El Nino memberikan beberapa dampak yang signifikan di Indonesia. Di antaranya kekeringan, kekurangan air bersih, gagal panen, serta kebakaran hutan dan lahan.

Dampak lain El Nino, adalah anomali cuaca yang menyebabkan banjir dan badai hebat. Daerah basah bisa mengalami kekeringan dan daerah kering justru banjir.

Jika dilihat dari sektor pertanian, pola curah hujan dan suhu bisa menyebabkan gagal panen dan kelangkaan pangan. Situasi tersebut, dapat mengancam kondisi ketahanan pangan lokal dan global.

Selain itu, ekosistem di laut bisa terdampak El Nino. Pemutihan karang merebut terumbu karang, ditambah pergeseran distribusi dan kelimpahan ikan.

Dari sisi kesehatan, perubahan kondisi iklim mengakibatkan penyakit yang ditularkan melalui nyamuk, banjir dan penyakit yang ditularkan lewat air, masalah gizi, hingga dampak mental akibat ketidakpastian ekonomi dan ketegangan sosial.
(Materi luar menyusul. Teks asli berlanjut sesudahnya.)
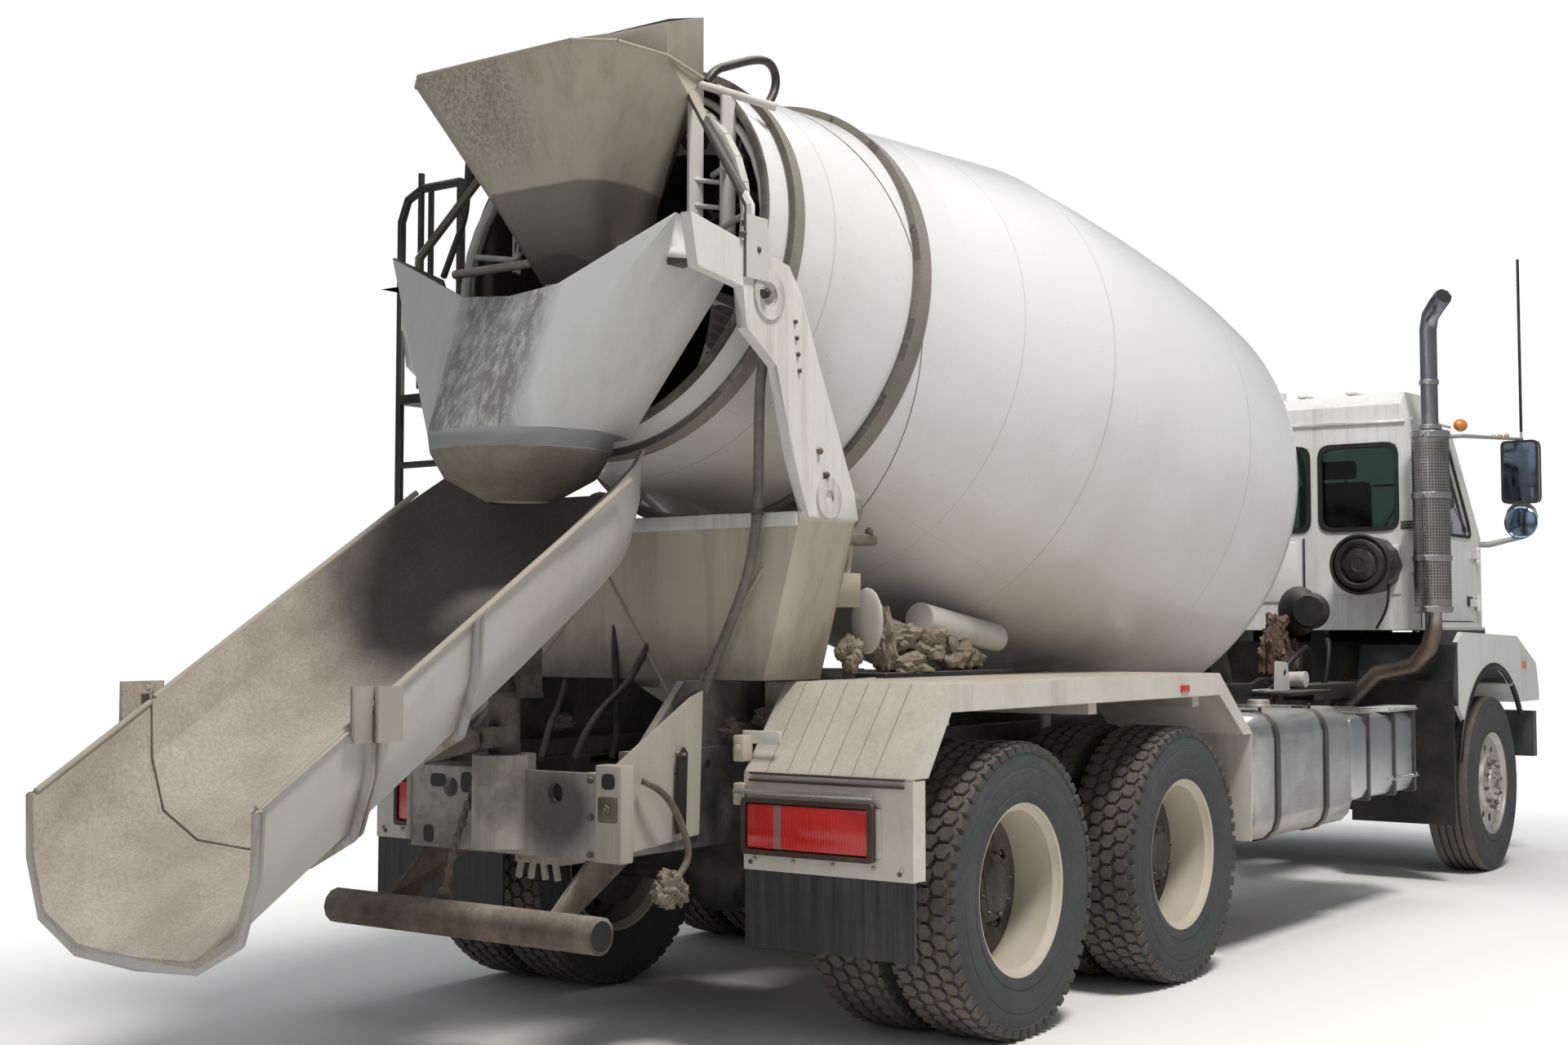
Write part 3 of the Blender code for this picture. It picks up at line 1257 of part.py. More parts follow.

Selama fenomena El Nino, Badan Riset dan Inovasi Nasional (BRIN) menyarankan agar petani mengganti tanaman padi ke jenis pajale (padi ganti jagung dan kedelai). Pasalnya, tanaman tersebut tidak memerlukan banyak air.

Menurut Badan Meteorologi Klimatologi dan Geofisika (BMKG), El Nino moderat diperkirakan akan berakhir pada Februari 2024.

Meski demikian, kondisi hujan lebat tidak selalu menjadi pertanda berakhirnya El Ninp di Indonesia, sehingga perlu dilakukan analisis menyeluruh untuk memastikannya.

Di sisi lain, BRIN mengharapkan efek dari El Nino bisa berakhir pada akhir Maret 2024 mendatang, sehingga kondisi anomali cuaca bisa mereda.